Pub Date: Sept. 1st, 1998
ISBN: 1-55821-698-7
Publisher: Lyons Press

These pieces glow like a well-tended smudge fire, fending off the banality of what has come to pass as fishing stories—the pompous pretensions of the competitive jet-set angler—from Wetherell (North of Now, 1997, etc.). Wetherell is not a prolific writer on fly-fishing, though he is one of the best. He is the kind of guy who stops and smells the coffee while astream: Intuition tells him that knowing “something of the landscape, terrain, history, and culture of the region through which your river flows” is infinitely more important than casting talent.
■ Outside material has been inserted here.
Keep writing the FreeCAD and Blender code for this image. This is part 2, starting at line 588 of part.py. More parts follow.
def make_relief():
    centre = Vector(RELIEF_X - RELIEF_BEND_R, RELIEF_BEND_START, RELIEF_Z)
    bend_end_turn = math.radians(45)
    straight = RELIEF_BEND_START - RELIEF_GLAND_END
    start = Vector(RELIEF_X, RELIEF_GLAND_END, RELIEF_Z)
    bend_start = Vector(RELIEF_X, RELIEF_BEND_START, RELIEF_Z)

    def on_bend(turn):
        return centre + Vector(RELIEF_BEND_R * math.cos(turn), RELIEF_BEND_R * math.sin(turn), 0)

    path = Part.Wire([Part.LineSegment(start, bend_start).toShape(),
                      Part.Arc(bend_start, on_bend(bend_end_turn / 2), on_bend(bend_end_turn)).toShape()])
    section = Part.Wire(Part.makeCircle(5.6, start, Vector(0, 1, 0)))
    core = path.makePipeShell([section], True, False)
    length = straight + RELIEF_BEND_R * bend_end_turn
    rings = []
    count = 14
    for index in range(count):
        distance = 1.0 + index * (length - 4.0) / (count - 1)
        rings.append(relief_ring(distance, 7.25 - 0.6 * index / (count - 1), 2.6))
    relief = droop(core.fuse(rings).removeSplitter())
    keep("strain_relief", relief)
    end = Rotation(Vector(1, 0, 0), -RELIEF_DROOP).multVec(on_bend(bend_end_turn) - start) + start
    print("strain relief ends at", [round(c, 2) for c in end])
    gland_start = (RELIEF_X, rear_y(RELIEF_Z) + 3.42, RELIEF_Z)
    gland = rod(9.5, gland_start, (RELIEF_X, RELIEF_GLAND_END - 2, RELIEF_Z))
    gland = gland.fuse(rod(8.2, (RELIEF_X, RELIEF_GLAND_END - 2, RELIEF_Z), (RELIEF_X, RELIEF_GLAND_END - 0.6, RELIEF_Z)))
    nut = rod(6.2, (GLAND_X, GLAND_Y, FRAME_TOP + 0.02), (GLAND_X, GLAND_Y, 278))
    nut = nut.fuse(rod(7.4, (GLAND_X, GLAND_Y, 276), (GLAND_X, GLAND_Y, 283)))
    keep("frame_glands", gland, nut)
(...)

It is elusive, that feel for a place, but attentiveness to it is the only game in town for Wetherell. Some of the best accounts in this book are the tours on which he takes readers to various locales, setting the rivers in their context as he tries to learn the quirks and portents of the water. He shares the joys of discovering a river new to him, the upper Connecticut, where the wild trout announce that “life can be ironic and bitter and cruel, and it is only moments and places like these that redeem it.” He takes trips to Maine fishing camps, forgotten outposts now vulnerable as their very rareness and isolation act as enticements. He also visits Vermont fishing clubs that seek to maintain a level of authenticity. Wetherell is enjoyable as the curmudgeon (fuming when he finds a parvenu fishing one of his secret holes—the freebooter is talking on a cell phone too—he wants to “slink back to the 1940s where I belong”), whether complaining about the commercialization of the sport, ripping into “the contemporary fascist style in sportswear,” or detailing the importance of secrecy when it comes to giving out tips. Wetherell doesn’t claim an ability to untie every knot a river throws his way, and there are many. It is a humility that becomes him.